The Guru is also known as “Hind Di Chadar” i.e. “The Shield of India“, suggesting that he gave up his life to protect the religious freedom of non-Muslims in Mughal India. After the martyrdom of Guru Tegh Bahadur, his son Guru Gobind Rai was placed on the throne. Who became Guru Gobind Singh Ji, the tenth Guru of the Sikhs.

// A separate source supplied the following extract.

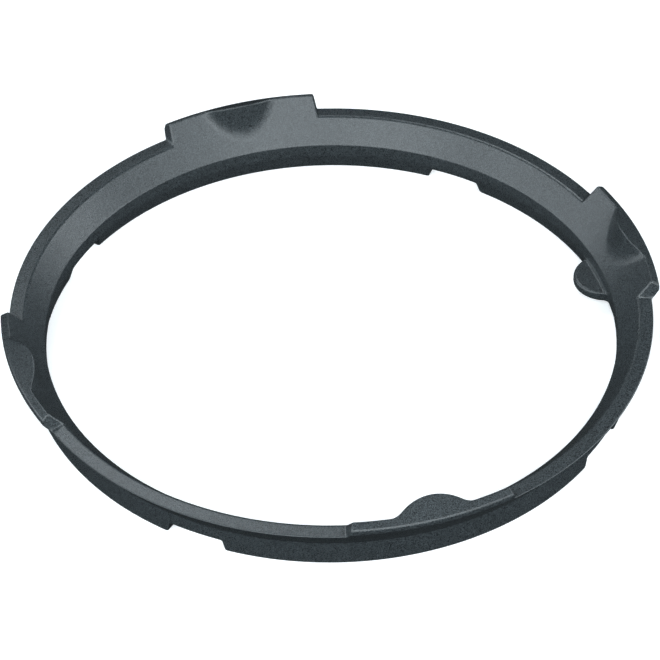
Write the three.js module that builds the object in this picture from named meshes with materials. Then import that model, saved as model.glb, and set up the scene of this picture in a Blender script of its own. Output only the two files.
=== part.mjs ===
// Sealing ring for the lid of a 22 cm stovetop pressure cooker, moulded in one piece.
// Millimetres, +Z up. The ring lies on its foot, centred on the Z axis, lugs on +-X and +-Y.
import * as THREE from 'three';
import { mergeVertices } from 'three/addons/utils/BufferGeometryUtils.js';

// Inner wall and foot, radius and height.
const FOOT_INNER = [102.0, 0.6];
const FOOT_LAND_INNER = [102.6, 0];
const FOOT_LAND_OUTER = [105.7, 0];
const SKIRT_LOW = [106.5, 0.8];
const SKIRT_MIDDLE = [106.7, 6.6];
const SKIRT_TOP = [106.5, 9.7];
const WALL_LIP = [100.5, 6.9];
const THROAT = [100.8, 11.0];

// Sloping faces of the section, height gained per unit of radius.
const FUNNEL_SLOPE = 1.2;
const UNDERCUT_SLOPE = 1.326;
const BEVEL_SLOPE = -0.6;

// Rim between the lugs.
const CREST_RADIUS = 107.7;
const RIM_TOP = [112.2, 19.1];
const RIM_EDGE = [113.0, 18.5];
const RIM_UNDER_RADIUS = 112.75;

// Lugs that stand up and out from the rim, evenly spaced from +X.
const LUG_COUNT = 4;
const LUG_RADIUS = 115.7;
const LUG_BEVEL_FOOT = 23.8;
const LUG_TOP_HALF_ANGLE = 14.1;
const LUG_BASE_HALF_ANGLE = 14.9;

// Round boss at the middle of every lug. Its side is a steep cone about an upright axis.
const BOSS_AXIS_RADIUS = 125.65;
const BOSS_RADIUS = 19.85;
const BOSS_BASE_HEIGHT = 17.0;
const BOSS_DRAFT = 0.16;

// Shallow notches through the foot, one about midway between each pair of lugs.
const NOTCH_ANGLES = [45.8, 134.3, 226.9, 313.1];
const NOTCH_TOP_HALF_ANGLE = 5.3;
const NOTCH_BASE_HALF_ANGLE = 5.9;
const NOTCH_DEPTH = 4.7;

// Pull tab on the inner wall, under the lug on +X.
const PULL_ANGLE = 0.6;
const PULL_AXIS_RADIUS = 102.2;
const PULL_RADIUS = 10.2;
const PULL_BOTTOM = 3.3;
const PULL_EDGE = 0.8;

// Facets.
const PLAIN_STEP = 2.6;
const BOSS_STEPS = 10;
const PULL_STEPS = 18;
const EDGE_CUT = 0.5;

const MATERIAL = { color: 0x3c4448, roughness: 0.6, metalness: 0 };

const rad = THREE.MathUtils.degToRad;
const deg = THREE.MathUtils.radToDeg;

const funnelHeight = (r) => THROAT[1] + (r - THROAT[0]) * FUNNEL_SLOPE;
const undercutHeight = (r) => SKIRT_TOP[1] + (r - SKIRT_TOP[0]) * UNDERCUT_SLOPE;
const bevelHeight = (r) => LUG_BEVEL_FOOT + (r - LUG_RADIUS) * BEVEL_SLOPE;
const bossRadiusAt = (z) => BOSS_RADIUS - (z - BOSS_BASE_HEIGHT) * BOSS_DRAFT;

// Bisection for the root of f between lo and hi.
function solve(f, lo, hi) {
  const rising = f(hi) > f(lo);
  for (let i = 0; i < 50; i += 1) {
    const mid = (lo + hi) / 2;
    if ((f(mid) > 0) === rising) hi = mid;
    else lo = mid;
  }
  return (lo + hi) / 2;
}

const LUG_TOP_RADIUS = solve((r) => funnelHeight(r) - bevelHeight(r), CREST_RADIUS, LUG_RADIUS);
const LUG_TOP = [LUG_TOP_RADIUS, funnelHeight(LUG_TOP_RADIUS)];

// How far the point at radius r lies inside the boss, at an angle off the lug's middle.
function insideBoss(r, z, angle) {
  const reach = Math.hypot(
    r * Math.cos(rad(angle)) - BOSS_AXIS_RADIUS,
    r * Math.sin(rad(angle)),
  );
  return bossRadiusAt(z) - reach;
}

const BOSS_HALF_ANGLE = solve(
  (angle) => insideBoss(LUG_TOP[0], LUG_TOP[1], angle), 0, LUG_TOP_HALF_ANGLE,
);

// Where the boss wall starts on the funnel face and ends on the outer bevel.
function bossWall(angle) {
  if (Math.abs(angle) >= BOSS_HALF_ANGLE) return [LUG_TOP, LUG_TOP];
  const onFace = (height) => {
    const r = solve((x) => insideBoss(x, height(x), angle), THROAT[0], LUG_TOP[0]);
    return [r, height(r)];
  };
  return [onFace(funnelHeight), onFace(bevelHeight)];
}

// A point a short way from one corner towards another, used to break the edge between them.
function towards(from, to, distance) {
  const length = Math.hypot(to[0] - from[0], to[1] - from[1]);
  const share = length > 0 ? Math.min(distance / length, 0.4) : 0;
  return [from[0] + (to[0] - from[0]) * share, from[1] + (to[1] - from[1]) * share];
}

// Upper outline from the funnel face, over the top, to the undercut.
function rimOutline() {
  const crest = [CREST_RADIUS, funnelHeight(CREST_RADIUS)];
  const under = [RIM_UNDER_RADIUS, undercutHeight(RIM_UNDER_RADIUS)];
  return [
    towards(crest, THROAT, EDGE_CUT), towards(crest, THROAT, EDGE_CUT),
    towards(crest, RIM_TOP, EDGE_CUT), RIM_TOP, RIM_TOP, RIM_EDGE, RIM_EDGE, under,
  ];
}

function lugOutline(angle) {
  const [wallFoot, wallTop] = bossWall(angle);
  const bevelFoot = [LUG_RADIUS, LUG_BEVEL_FOOT];
  const outerLow = [LUG_RADIUS, undercutHeight(LUG_RADIUS)];
  const funnelRadius = Math.min(towards([CREST_RADIUS, 0], [THROAT[0], 0], EDGE_CUT)[0], wallFoot[0]);
  const hasWall = wallFoot !== wallTop;
  return [
    [funnelRadius, funnelHeight(funnelRadius)],
    hasWall ? wallFoot : towards(wallFoot, THROAT, EDGE_CUT),
    hasWall ? towards(wallTop, wallFoot, EDGE_CUT) : towards(wallFoot, THROAT, EDGE_CUT),
    towards(wallTop, bevelFoot, EDGE_CUT),
    towards(bevelFoot, wallTop, EDGE_CUT),
    towards(bevelFoot, outerLow, EDGE_CUT),
    outerLow,
    [RIM_UNDER_RADIUS, undercutHeight(RIM_UNDER_RADIUS)],
  ];
}

// Point on the inner wall below the lip.
function wallPoint(height) {
  const share = (height - FOOT_INNER[1]) / (WALL_LIP[1] - FOOT_INNER[1]);
  return [FOOT_INNER[0] + (WALL_LIP[0] - FOOT_INNER[0]) * share, height];
}

// Outline of the foot, from the skirt round to the inner wall, cut off flat inside a notch.
function footOutline(depth) {
  const bottom = [SKIRT_LOW, FOOT_LAND_OUTER, FOOT_LAND_INNER];
  const innerHeight = Math.max(FOOT_INNER[1], depth);
  return [...bottom.map(([r, z]) => [r, Math.max(z, depth)]), wallPoint(innerHeight)];
}

// Inner wall with the pull tab drawn in to the given radius.
function wallOutline(pullRadius) {
  const depth = Math.max(WALL_LIP[0] - pullRadius, 0);
  const edge = Math.min(PULL_EDGE, depth);
  if (depth === 0) {
    const wallLow = wallPoint(NOTCH_DEPTH);
    return [wallLow, wallLow, wallLow, WALL_LIP, WALL_LIP, WALL_LIP, THROAT];
  }
  return [
    wallPoint(PULL_BOTTOM),
    [pullRadius + edge, PULL_BOTTOM],
    [pullRadius, PULL_BOTTOM + PULL_EDGE],
    [pullRadius, WALL_LIP[1] - PULL_EDGE],
    [pullRadius + edge, WALL_LIP[1]],
    WALL_LIP,
    THROAT,
  ];
}

const section = (top, notchDepth, pullRadius) => [
  ...footOutline(notchDepth), ...wallOutline(pullRadius), ...top, SKIRT_TOP, SKIRT_MIDDLE,
];

// Radius of the pull tab's round edge at an angle off the tab's middle.
function pullEdge(angle) {
  const across = PULL_AXIS_RADIUS * Math.sin(rad(angle));
  const inside = PULL_RADIUS ** 2 - across ** 2;
  if (inside <= 0) return WALL_LIP[0];
  const radius = PULL_AXIS_RADIUS * Math.cos(rad(angle)) - Math.sqrt(inside);
  return Math.min(radius, WALL_LIP[0]);
}

const PULL_HALF_ANGLE = deg(Math.asin(PULL_RADIUS / PULL_AXIS_RADIUS));

// Angles off the lug's middle where the section has to be drawn.
function lugOffsets(hasPull) {
  const outward = [LUG_TOP_HALF_ANGLE, (LUG_TOP_HALF_ANGLE + BOSS_HALF_ANGLE) / 2];
  for (let i = 0; i < BOSS_STEPS; i += 1) {
    outward.push(BOSS_HALF_ANGLE * Math.cos((i / BOSS_STEPS) * Math.PI / 2));
  }
  const offsets = [0, ...outward, ...outward.map((offset) => -offset)];
  for (let i = 0; hasPull && i <= PULL_STEPS; i += 1) {
    offsets.push(PULL_ANGLE + PULL_HALF_ANGLE * Math.cos((i / PULL_STEPS) * Math.PI));
  }
  return offsets.sort((a, b) => a - b);
}

function lugStations(middle, hasPull) {
  return lugOffsets(hasPull).map((offset) => {
    const pullRadius = hasPull ? pullEdge(offset - PULL_ANGLE) : WALL_LIP[0];
    return { angle: middle + offset, outline: section(lugOutline(offset), 0, pullRadius) };
  });
}

function plainStations(from, to, notchDepth) {
  const count = Math.ceil((to - from) / PLAIN_STEP);
  return Array.from({ length: count + 1 }, (_, i) => ({
    angle: from + ((to - from) * i) / count,
    outline: section(rimOutline(), notchDepth, WALL_LIP[0]),
  }));
}

function allStations() {
  const pitch = 360 / LUG_COUNT;
  return NOTCH_ANGLES.flatMap((notch, lug) => {
    const middle = lug * pitch;
    return [
      ...lugStations(middle, lug === 0),
      ...plainStations(middle + LUG_BASE_HALF_ANGLE, notch - NOTCH_BASE_HALF_ANGLE, 0),
      ...plainStations(notch - NOTCH_TOP_HALF_ANGLE, notch + NOTCH_TOP_HALF_ANGLE, NOTCH_DEPTH),
      ...plainStations(notch + NOTCH_BASE_HALF_ANGLE, middle + pitch - LUG_BASE_HALF_ANGLE, 0),
    ];
  });
}

// Skins the closed run of stations, leaving out the triangles that have no area.
function skin(stations) {
  const perStation = stations[0].outline.length;
  const positions = [];
  stations.forEach(({ angle, outline }) => {
    outline.forEach(([r, z]) => {
      positions.push(r * Math.cos(rad(angle)), r * Math.sin(rad(angle)), z);
    });
  });
  const indices = [];
  for (let i = 0; i < stations.length; i += 1) {
    const here = i * perStation;
    const next = ((i + 1) % stations.length) * perStation;
    for (let j = 0; j < perStation; j += 1) {
      const k = (j + 1) % perStation;
      indices.push(here + j, here + k, next + k, here + j, next + k, next + j);
    }
  }
  const loose = new THREE.BufferGeometry();
  loose.setAttribute('position', new THREE.Float32BufferAttribute(positions, 3));
  loose.setIndex(indices);
  const welded = mergeVertices(loose, 1e-3);
  const source = welded.getIndex();
  const kept = [];
  for (let i = 0; i < source.count; i += 3) {
    const [a, b, c] = [source.getX(i), source.getX(i + 1), source.getX(i + 2)];
    if (a !== b && b !== c && c !== a) kept.push(a, b, c);
  }
  welded.setIndex(kept);
  welded.computeVertexNormals();
  return welded;
}

const ring = new THREE.Mesh(skin(allStations()), new THREE.MeshStandardMaterial(MATERIAL));
ring.name = 'sealing_ring';

const group = new THREE.Group();
group.name = 'pressure_cooker_sealing_ring';
group.add(ring);

export default group;
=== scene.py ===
"""Sealing ring of a stovetop pressure cooker, moulded in one piece of dark silicone.

The ring is drawn as one closed skin through outlines of its section. Each outline is a list of
(radius, height) points in millimetres, at one angle about the ring's axis.
"""

import math

import bmesh
import bpy
import numpy as np
from mathutils import Matrix, Vector


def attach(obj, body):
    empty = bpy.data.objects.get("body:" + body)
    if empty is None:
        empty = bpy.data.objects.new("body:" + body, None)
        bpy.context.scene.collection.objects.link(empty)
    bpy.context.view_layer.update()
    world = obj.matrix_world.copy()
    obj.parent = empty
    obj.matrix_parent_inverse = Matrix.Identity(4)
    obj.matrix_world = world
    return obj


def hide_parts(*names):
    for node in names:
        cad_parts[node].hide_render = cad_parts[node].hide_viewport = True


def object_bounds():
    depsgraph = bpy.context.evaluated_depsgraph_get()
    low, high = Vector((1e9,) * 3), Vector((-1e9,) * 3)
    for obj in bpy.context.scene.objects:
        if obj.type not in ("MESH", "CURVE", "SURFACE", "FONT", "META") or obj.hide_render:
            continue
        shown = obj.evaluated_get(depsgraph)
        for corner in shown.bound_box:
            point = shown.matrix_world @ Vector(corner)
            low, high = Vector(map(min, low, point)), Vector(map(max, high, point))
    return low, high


# Inner wall and foot, radius and height, in millimetres as in the CAD part.
FOOT_INNER = (102.0, 0.6)
SKIRT_LOW = (106.5, 0.8)
SKIRT_MIDDLE = (106.7, 6.6)
SKIRT_TOP = (106.5, 9.7)
WALL_LIP = (100.5, 6.9)
THROAT = (100.8, 11.0)

# Sloping faces, height gained per unit of radius.
FUNNEL_SLOPE = 1.2
UNDERCUT_SLOPE = 1.326
RIM_SLOPE = -0.06
BEVEL_SLOPE = -0.6

# Rim and lugs.
CREST = (107.7, 19.3)
RIM_RADIUS = 113.0
LUG_COUNT = 4
LUG_RADIUS = 115.7
LUG_BEVEL_FOOT = 23.8
LUG_TOP_HALF_ANGLE = 14.1
LUG_BASE_HALF_ANGLE = 14.9
LUG_WALL_HEIGHTS = (19.1, 25.3)

# Boss at the middle of every lug, a steep cone about an upright axis.
BOSS_AXIS_RADIUS = 125.65
BOSS_RADIUS = 19.85
BOSS_BASE_HEIGHT = 17.0
BOSS_DRAFT = 0.16

# Notches through the foot.
NOTCH_ANGLES = (45.8, 134.3, 226.9, 313.1)
NOTCH_TOP_HALF_ANGLE = 5.3
NOTCH_BASE_HALF_ANGLE = 5.9
NOTCH_DEPTH = 4.7
NOTCH_RUN_OUT = 5.0

# Pull tab on the inner wall.
TAB_ANGLE = 0.6
TAB_AXIS_RADIUS = 102.2
TAB_RADIUS = 10.2
TAB_BOTTOM = 3.3
TAB_ROOT_FILLET = 2.0
TAB_REACH_ANGLE = 10.0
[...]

A gurudwara has been built in memory of Guru Tegh Bahadur at his martyr site, which is named Gurdwara Shish Ganj Sahib. Gurdwara Rakab Ganj Sahib, also in Delhi, is built on the site of the residence of Lakhi Shah Vanjara, a disciple of the Guru, who burnt his house in order to cremate the Guru’s body. There is another gurdwara, Gurdwara Sis Ganj Sahib at Ambala City where Bhai Jaita stopped for the night with Sri Guru Tegh Bahadur’s head. Guru Tegh Bahadur’s head was cremated by Guru Gobind Singh in Anandpur Sahib. There is another Gurdwara by the name of Gurdwara Sis Ganj Sahib, that marks the site where in November 1675 the head was cremated.
Every year November 24 is celebrated as Shaheedi Diwas by the Sikh community to remember Guru Tegh Bahadur’s sacrifice to protect the faith, belief, and rights of the people. Guru Teg Bahadur’s martyrdom was the first-ever martyrdom for human rights in the world.
Guru Tegh Bahadur Ji had a versatile personality, a warrior, a family man with social commitment, and a preacher of great understanding and vision. His martyrdom broke the myth of Aurangzeb’s religiosity.